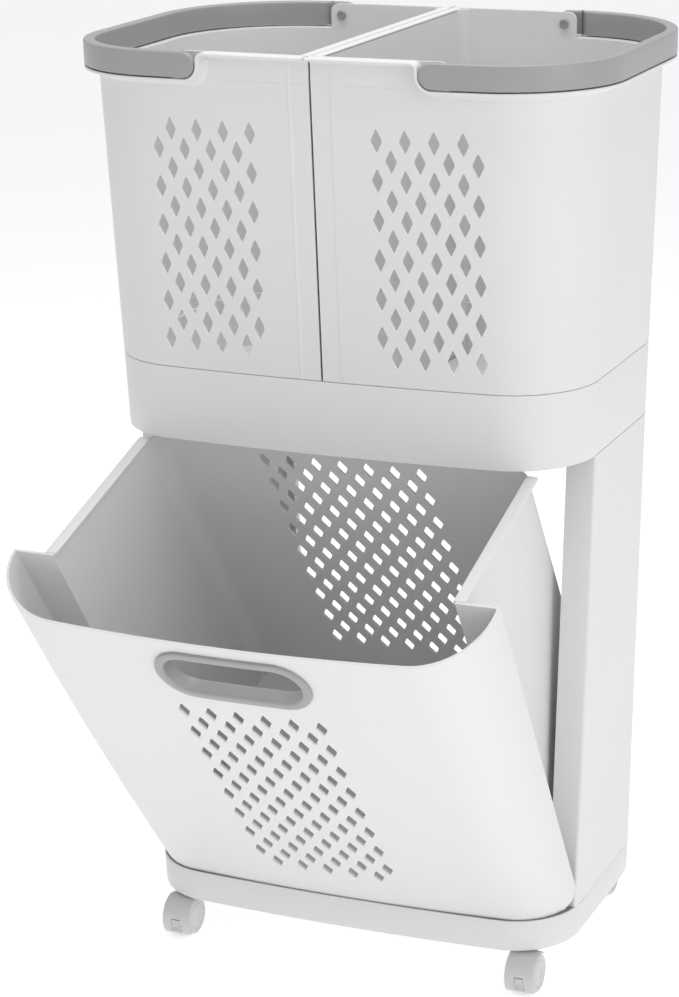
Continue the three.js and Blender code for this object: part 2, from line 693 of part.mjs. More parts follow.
// The swivelling body: a hood over the front of both wheels, a web between them, a top block.
function casterHood() {
  const inner = wheelRadius + hoodGap;
  const outer = inner + hoodThickness;
  const axleZ = wheelRadius;
  const sector = (radius, from, to, count) => Array.from({ length: count + 1 }, (_, i) => {
    const angle = from + (to - from) * i / count;
    return [-casterTrail + radius * Math.cos(angle), axleZ + radius * Math.sin(angle)];
  });
  const from = THREE.MathUtils.degToRad(58);
  const to = THREE.MathUtils.degToRad(222);
  const shellSection = [...sector(outer, from, to, 9), ...sector(inner, from, to, 9).reverse()];
  const halfWidth = wheelGap / 2 + wheelWidth + 0.4;
  const shell = prismX(shellSection, -halfWidth, halfWidth);
  const webSection = [...sector(inner + 0.5, from, to, 9), ...sector(6, to, to + 2.6, 4)];
  const webHalf = wheelGap / 2 - 0.7;
  const web = prismX(webSection, -webHalf, webHalf);
  const blockSection = [[-casterTrail, axleZ], [5.6, axleZ + 2], [7.5, baseFoot - 1.2],
    [-casterTrail, baseFoot - 1.2]];
  const block = prismX(blockSection, -webHalf, webHalf);
  const collar = stack([[axleZ + 10, circle(webHalf, 12)], [baseFoot - 0.6, circle(7.5, 12)]]);
  const axleBore = prismX(circle(axleRadius + pinClearance, 12, -casterTrail, axleZ), -30, 30);
  const stemBore = stack([[axleZ + 12, circle(stemRadius + pinClearance, 12)],
    [baseFoot + 1, circle(stemRadius + pinClearance, 12)]]);
  const clear = wheelClearance();
  return joined(shell, web, block, collar).subtract(clear).subtract(mirrored(clear))
    .subtract(axleBore).subtract(stemBore);
}

// The room that a turning wheel needs beside the web.
function wheelClearance() {
  const ring = circle(wheelRadius + hoodGap - 0.3, 20, -casterTrail, wheelRadius);
  return prismX(ring, wheelGap / 2 - 0.5, wheelGap / 2 + wheelWidth + 0.2);
}

function casterStem() {
  return stack([[wheelRadius + 12.4, circle(stemRadius, 12)],
    [baseFoot + bossHeight - 2.6, circle(stemRadius, 12)]]);
}

function casterWheel() {
  const profile = [
    [axleRadius + pinClearance, 0], [wheelRadius - 1.2, 0], [wheelRadius, 1.2],
    [wheelRadius, wheelWidth - 1.6], [wheelRadius - 1.6, wheelWidth], [axleRadius + pinClearance, wheelWidth],
  ];
  const rings = profile.map(([radius, x]) => circle(radius, 18).map(([a, b]) => [a, b, x]));
  return ringLoft(rings).transform(axesFromYzx);
}

// A closed ring solid: the loop of rings joins its last ring to its first.
function ringLoft(rings) {
  const count = rings[0].length;
  const triangles = [];
  rings.forEach((_, level) => {
    for (let i = 0; i < count; i += 1) {
      const next = (level + 1) % rings.length;
      const a = level * count + i;
      const b = level * count + (i + 1) % count;
      const c = next * count + i;
      const d = next * count + (i + 1) % count;
      triangles.push(a, b, d, a, d, c);
    }
  });
  return manifold(rings.flat().flat(), triangles);
}

function brakeWindow(grow) {
  const z = wheelRadius - 4;
  const y = -casterTrail - wheelRadius - hoodGap - hoodThickness;
  return box([-tabWidth / 2 - grow, y - 4, z - tabHeight / 2 - grow],
    [tabWidth / 2 + grow, y + 5, z + tabHeight / 2 + grow]);
}

// The foot-brake tab in the hood's window, hinged along its top edge.
function brakeTab() {
  const z = wheelRadius - 4;
  const y = -casterTrail - wheelRadius - hoodGap - hoodThickness;
  const half = tabHeight / 2;
  const section = [[y - 1.6, z - half], [y + 1.8, z - half], [y + 2.8, z + half], [y + 0.6, z + half]];
  return prismX(section, -tabWidth / 2, tabWidth / 2);
}

// ---- Assembly ----

const cart = new THREE.Group();
const carcass = new THREE.Group();
cart.add(carcass);
const post = sidePost();
carcass.add(mesh('base_tray', baseTray(), plasticWhite));
carcass.add(mesh('side_post_right', post, plasticWhite));
carcass.add(mesh('side_post_left', mirrored(post), plasticWhite));
carcass.add(mesh('upper_tray', upperTray(), plasticWhite));

const pin = binPin();
carcass.add(mesh('bin_pivot_pin_right', pin, steel));
carcass.add(mesh('bin_pivot_pin_left', mirrored(pin), steel));
const bin = new THREE.Group();
bin.position.set(0, pivotY, pivotZ);
bin.rotation.x = openAngle;
carcass.add(bin);
const closed = new THREE.Group();
closed.position.set(0, -pivotY, -pivotZ);
bin.add(closed);
closed.add(mesh('bin_tub', binTub(), plasticWhite));
closed.add(mesh('bin_grip_bezel', gripBezel(), plasticGrey));

const basketSolid = basket();
const handleSolid = handle();
[['right', (solid) => solid], ['left', mirrored]].forEach(([side, place]) => {
  carcass.add(mesh(`basket_${side}`, place(basketSolid), plasticWhite));
  carcass.add(mesh(`handle_${side}`, place(handleSolid), plasticGrey));
  carcass.add(mesh(`handle_pin_${side}_front`, place(handlePin(-1)), plasticPin));
  carcass.add(mesh(`handle_pin_${side}_rear`, place(handlePin(1)), plasticPin));
});

stemPlaces().forEach(([place, x, y]) => {
  const caster = new THREE.Group();
  caster.position.set(x, y, 0);
  carcass.add(caster);
  const braked = place.startsWith('front');
  const hood = braked ? casterHood().subtract(brakeWindow(0.7)) : casterHood();
  caster.add(mesh(`caster_${place}_hood`, hood, plasticPale));
  caster.add(mesh(`caster_${place}_stem`, casterStem(), steel));
  const axleHalf = wheelGap / 2 + wheelWidth - 1.6;
  const axle = prismX(circle(axleRadius, 12, -casterTrail, wheelRadius), -axleHalf, axleHalf);
  caster.add(mesh(`caster_${place}_axle`, axle, steel));
  [['right', 1], ['left', -1]].forEach(([side, sign]) => {
    const wheel = mesh(`caster_${place}_wheel_${side}`,
      sign > 0 ? casterWheel() : mirrored(casterWheel()), plasticPale);
    wheel.position.set(sign * wheelGap / 2, -casterTrail, wheelRadius);
    caster.add(wheel);
  });
  if (braked) {
    caster.add(mesh(`caster_${place}_brake_tab`, brakeTab(), plasticPale));
  }
});

// The origin lies on the floor under the middle of the whole cart's box.
cart.updateMatrixWorld(true);
const extent = new THREE.Box3().setFromObject(cart, true);
carcass.position.y = -(extent.min.y + extent.max.y) / 2;
cart.updateMatrixWorld(true);

export default cart;
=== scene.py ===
import bpy
import json
import math
import numpy as np
from mathutils import Matrix, Vector


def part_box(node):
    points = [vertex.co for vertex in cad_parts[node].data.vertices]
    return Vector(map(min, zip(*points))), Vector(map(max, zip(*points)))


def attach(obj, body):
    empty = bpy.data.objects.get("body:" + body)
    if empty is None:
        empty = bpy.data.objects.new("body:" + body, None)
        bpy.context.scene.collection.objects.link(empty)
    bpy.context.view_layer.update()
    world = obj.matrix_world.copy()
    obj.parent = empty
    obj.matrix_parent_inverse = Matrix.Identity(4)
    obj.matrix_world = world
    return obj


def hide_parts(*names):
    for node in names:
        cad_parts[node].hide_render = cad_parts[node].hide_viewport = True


# Laundry cart: wheeled base, two side posts, upper tray with two lift-out baskets, tilting bin.
# Every shape is worked out in millimetres about the cart's own middle and moved onto the frame at the end.
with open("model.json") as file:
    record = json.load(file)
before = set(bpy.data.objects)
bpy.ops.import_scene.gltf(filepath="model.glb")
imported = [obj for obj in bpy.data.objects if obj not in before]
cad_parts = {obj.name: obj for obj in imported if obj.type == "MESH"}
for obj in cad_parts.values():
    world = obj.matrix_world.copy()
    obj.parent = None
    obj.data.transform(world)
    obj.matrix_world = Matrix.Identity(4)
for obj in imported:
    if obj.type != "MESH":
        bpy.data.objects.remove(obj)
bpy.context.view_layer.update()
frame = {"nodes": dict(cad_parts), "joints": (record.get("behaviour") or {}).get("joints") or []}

trayLow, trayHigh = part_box("upper_tray")
tiltJoint = next(j for j in frame["joints"] if j["name"] == "bin_tilt")

body = {
    "width": (trayHigh.x - trayLow.x) * 1000,
    "depth": (trayHigh.y - trayLow.y) * 1000,
    "bow": 11.5,             # how far the front swells forward at its middle
    "frontRadius": 82,
    "rearRadius": 108,
    "wall": 2.6,
    "baseFoot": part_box("base_tray")[0].z * 1000,
    "baseRim": 76.5,
    "trayFoot": trayLow.z * 1000,
    "trayRim": trayHigh.z * 1000,
    "top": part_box("basket_right")[1].z * 1000,
    "handleHeight": 23,
    "draftBase": -14.4,      # offsets of the sloping sides from the tray's top outline
    "draftTray": -2.3,
    "draftHandle": 9.7,
}
shiftY = (trayLow.y + trayHigh.y) * 500
pivotY = tiltJoint["pos_m"][1] * 1000 - shiftY
pivotZ = tiltJoint["pos_m"][2] * 1000
openAngle = -math.radians(tiltJoint["range_deg"][0])
seatZ = body["top"] - body["handleHeight"]


# Carries a value from one range to another.
def mapRange(value, low, high, first, last):
    return first + (np.asarray(value, float) - low) / (high - low) * (last - first)


planSteps = 240      # points on each arc of a plan outline


# Half of the plan outline by its arc length from the middle of the front: a shallow arc, a corner
# arc, a straight side, a rear corner arc and the straight back, with the outward normal at each point.
def makePlan(cornerRadius):
    rearRadius, steps = body["rearRadius"], planSteps
    half, deep = body["width"] / 2, body["depth"] / 2
    bowRadius = (half ** 2 + body["bow"] ** 2) / (2 * body["bow"])
    bowY = bowRadius - deep
    cornerY = bowY - math.sqrt((bowRadius - cornerRadius) ** 2 - (half - cornerRadius) ** 2)
    turn = math.atan2(cornerY - bowY, half - cornerRadius)
    bowAngle = np.linspace(-math.pi / 2, turn, steps)
    cornerAngle = np.linspace(turn, 0, steps)
    rearAngle = np.linspace(0, math.pi / 2, steps)
    angle = np.concatenate([bowAngle, cornerAngle, rearAngle, [math.pi / 2]])
    x = np.concatenate([bowRadius * np.cos(bowAngle),
                        half - cornerRadius + cornerRadius * np.cos(cornerAngle),
                        half - rearRadius + rearRadius * np.cos(rearAngle), [0]])
    y = np.concatenate([bowY + bowRadius * np.sin(bowAngle),
                        cornerY + cornerRadius * np.sin(cornerAngle),
                        deep - rearRadius + rearRadius * np.sin(rearAngle), [deep]])
    s = np.concatenate([[0], np.cumsum(np.hypot(np.diff(x), np.diff(y)))])
    return {"s": s, "x": x, "y": y, "angle": angle, "length": s[-1]}


# A point of the plan at arc length s (negative on the left half), pushed out along its normal.
def planAt(plan, s, offset):
    s = np.asarray(s, float)
    side = np.where(s < 0, -1.0, 1.0)
    far = np.abs(s)
    x = np.interp(far, plan["s"], plan["x"])
    y = np.interp(far, plan["s"], plan["y"])
    angle = np.interp(far, plan["s"], plan["angle"])
    return side * (x + offset * np.cos(angle)), y + offset * np.sin(angle)


mainPlan = makePlan(body["frontRadius"])
panelPlan = makePlan(76)
planEnds = [planSteps - 1, 2 * planSteps - 1, 2 * planSteps, 3 * planSteps - 1]
bowEnd, cornerEnd, rearStart, rearEnd = mainPlan["s"][planEnds]      # where each arc of the outline ends


# Evenly spaced values from each mark up to the next, with a count for each stretch.
def runThrough(marks, counts):
    return np.concatenate([np.linspace(a, b, n, endpoint=False) for a, b, n in zip(marks, marks[1:], counts)])


# Arc lengths all round the right half, closer together on the round corners.
def halfStations():
    straight, corner = 8, 14
    marks = [0, bowEnd, cornerEnd, rearStart, rearEnd, mainPlan["length"]]
    counts = [straight, corner, 4, corner, straight // 2 + 1]
    return np.append(runThrough(marks, counts), marks[-1])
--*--
Begin at the line containing "whole cart's box.", end at the line containing "cad_parts[node].hide_render = cad_parts[node].hide_viewport", and reproduce every line in that range exactly, both ends included.

// The origin lies on the floor under the middle of the whole cart's box.
cart.updateMatrixWorld(true);
const extent = new THREE.Box3().setFromObject(cart, true);
carcass.position.y = -(extent.min.y + extent.max.y) / 2;
cart.updateMatrixWorld(true);

export default cart;
=== scene.py ===
import bpy
import json
import math
import numpy as np
from mathutils import Matrix, Vector


def part_box(node):
    points = [vertex.co for vertex in cad_parts[node].data.vertices]
    return Vector(map(min, zip(*points))), Vector(map(max, zip(*points)))


def attach(obj, body):
    empty = bpy.data.objects.get("body:" + body)
    if empty is None:
        empty = bpy.data.objects.new("body:" + body, None)
        bpy.context.scene.collection.objects.link(empty)
    bpy.context.view_layer.update()
    world = obj.matrix_world.copy()
    obj.parent = empty
    obj.matrix_parent_inverse = Matrix.Identity(4)
    obj.matrix_world = world
    return obj


def hide_parts(*names):
    for node in names:
        cad_parts[node].hide_render = cad_parts[node].hide_viewport = True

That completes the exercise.